With two more books to read I can’t yet make a prediction – neither personal nor overall vote can be estimated – but if Greengrass’s and Wood’s books are anywhere near the same literary quality as McMillan and Porter, which is very likely, it’s going to be close.

Have you read any of the shortlisted books and what do you think of the selection?

 
 

Mary Mayfield

November 7, 2016, 12:12 am

I’ve only read one – Grief is the Thing with Feathers. It was our last book club read, and from everything I’d heard I expected great things. It just fell a bit flat though for me. Some nice bits which echoed Under Milk Wood here and there, but overall it didn’t really make an impact. I don’t know what the rest of the group felt, because no one turned up! One of the Waterstones staff had read it though, so we had a mini-book club, and she felt much the same as I did.

Stefanie

November 10, 2016, 4:48 pm

I’ve read Grief is the Thing with Feathers and really liked it. I liked the experimentalness of it but wish is could have been a bit more intimate, there was a sort of distance maybe because of the style?

Charlie

November 12, 2016, 10:01 am

Mary: I get that completely – it’s a very different beast. I’m posting my review Monday so won’t repeat too much, but I think its success does depend in part on how much background you have in the subjects yourself and the time you have to give it – and by time I mean the extra amount when it becomes confusing (rather than any idea of effort). Did you attend his talk at Curious Arts?

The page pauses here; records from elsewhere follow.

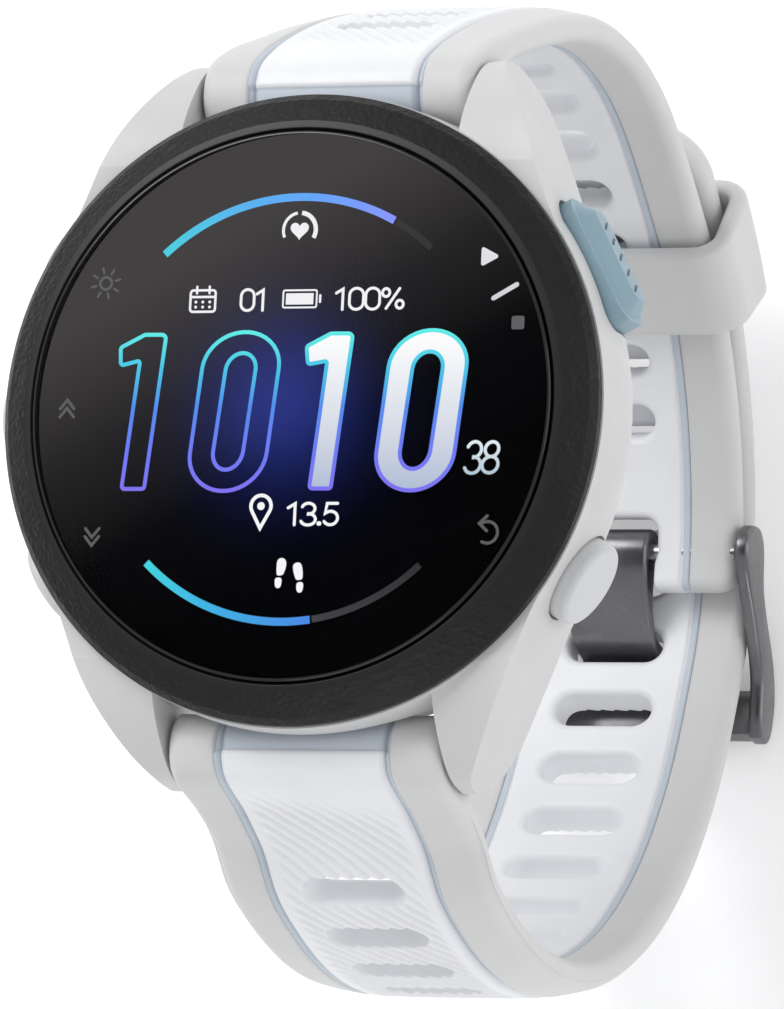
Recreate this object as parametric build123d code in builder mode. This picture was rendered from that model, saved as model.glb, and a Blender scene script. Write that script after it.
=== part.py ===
from build123d import *
import math
import os

# GPS running watch with a closed two-part silicone strap.
# Frame: origin at the centre of the wrist-side sensor face, +Z out of the
# display, +Y towards 12 o'clock, +X towards 3 o'clock. Millimetres.

os.makedirs("parts", exist_ok=True)

# ---------------------------------------------------------------- dimensions
CASE_R = 21.5          # largest radius of the case wall
CASE_TOP = 8.95        # top of the case wall, under the bezel
CAVITY_R = 18.4        # bore of the case cavity
FLANGE_Z = 1.75        # underside of the inner flange the back cover closes
BEZEL_R = 21.25        # outer radius of the bezel
LENS_R = 18.5          # radius of the lens
LENS_TOP = 11.55       # top of the lens
LUG_GAP = 20.0         # width between the lugs
LUG_Y, LUG_Z = 22.2, 3.8   # spring bar axis at the lugs
BAR_R = 0.8            # spring bar tube
TIP_R = 0.45           # spring bar tips
STRAP_HALF = 9.75      # half width of the strap
CORE_HALF = 6.0        # half width of the light core panel
STRAP_T = 2.7          # strap thickness
LOOP_Y, LOOP_Z = -1.75, -22.9   # centre of the closed loop
LOOP_R = 33.6          # outer radius of the loop
OVER_A = 31.4          # outer radius of the buckle strap where the tail covers it
OVER_B = 34.4          # outer radius of the tail where it covers the buckle strap
SLOT_L, SLOT_W = 7.3, 2.6  # strap slots
BUTTON_Z = 4.4         # height of the button axes
STEM_R, BORE_R = 1.10, 1.18  # button stem and its bore
PIN_Y, PIN_Z = -1.2, -52.5   # buckle pin axis
ARM_IN, ARM_T = 10.0, 1.1    # buckle arm inner face and thickness
KEEPER_MID, KEEPER_ARC = -48.4, 14.4  # keeper position and width, degrees


def polar(angle, radius):
    """Point of the loop section at an angle about the loop centre, in (y, z)."""
    a = math.radians(angle)
    return (LOOP_Y + radius * math.cos(a), LOOP_Z + radius * math.sin(a))


def radial_plane(angle, radius):
    """Plane across the strap at an angle about the loop centre."""
    a = math.radians(angle)
    y, z = polar(angle, radius)
    return Plane(origin=(0, y, z), x_dir=(1, 0, 0), z_dir=(0, math.cos(a), math.sin(a)))


def wall_plane(angle, radius):
    """Plane facing out of the case wall at an angle about Z."""
    a = math.radians(angle)
    return Plane(
        origin=(radius * math.cos(a), radius * math.sin(a), BUTTON_Z),
        x_dir=(-math.sin(a), math.cos(a), 0),
        z_dir=(math.cos(a), math.sin(a), 0),
    )


def finish(builder, name):
    builder.part.label = name
    export_step(builder.part, "parts/" + name + ".step")


# ------------------------------------------------------------------- buttons
ROUND_BUTTONS = {"light_button": 150, "up_button": 180, "down_button": 210, "back_button": -30}
START_ANGLE = 28.5
BUTTON_ANGLES = dict(ROUND_BUTTONS)
BUTTON_ANGLES["start_button"] = START_ANGLE
CAP_R = 3.0            # round button cap
CAP_IN, CAP_OUT = 21.0, 22.55
RECESS_FLOOR = 20.3

# --------------------------------------------------------------------- lugs
with BuildPart() as lug_pair:
    # Side view of one lug, in (y, z).
    with BuildSketch(Plane.YZ) as lug_side:
        with BuildLine():
            top = Spline((12.0, 8.95), (17.0, 8.9), (19.6, 8.1), (21.9, 6.6), (23.8, 4.6), (24.6, 2.5))
            tip = Spline((24.6, 2.5), (24.75, 1.2), (24.2, -0.2), (22.9, -0.5), (20.5, 0.0), (17.0, 0.8))
            Polyline((17.0, 0.8), (12.0, 0.9), (12.0, 8.95))
        make_face()
    extrude(amount=19, both=True)
    # Plan view of the two lugs at 12 o'clock.
    with BuildSketch(Plane.XY.offset(-3)) as lug_plan:
        with BuildLine():
            Polyline((10.0, 24.9), (10.0, 10.0), (17.9, 10.0), (17.9, 11.4))
            Spline((17.9, 11.4), (16.3, 14.9), (15.1, 17.9), (13.9, 20.3), (12.6, 22.5), (11.4, 24.1))
            Polyline((11.4, 24.1), (10.9, 24.9), (10.0, 24.9))
        make_face()
        mirror(about=Plane.YZ)
    extrude(amount=16, mode=Mode.INTERSECT)

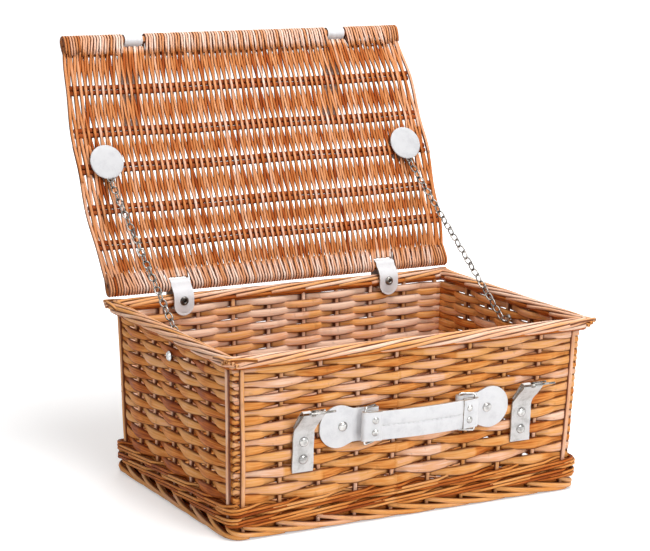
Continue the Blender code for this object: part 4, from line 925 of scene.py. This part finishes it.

Stefanie: I like the differences of opinions here! Interesting you say that – I hadn’t thought it not intimate, as such, but yes, there’s a stylist distancing. I did wonder if that was intentional as it kind of fits the feeling of isolation and otherness grief can create.

Mary Mayfield

November 14, 2016, 5:38 pm

Sadly I didn’t catch Max Porter at Curious Arts, and I wonder if I had, would it have changed my perception of the book … Stefanie comments though on the ‘distance’ between reader and book, and that’s something I felt (and part of why I didn’t like it much). The emotions of father and sons were talked about, but I couldn’t feel them.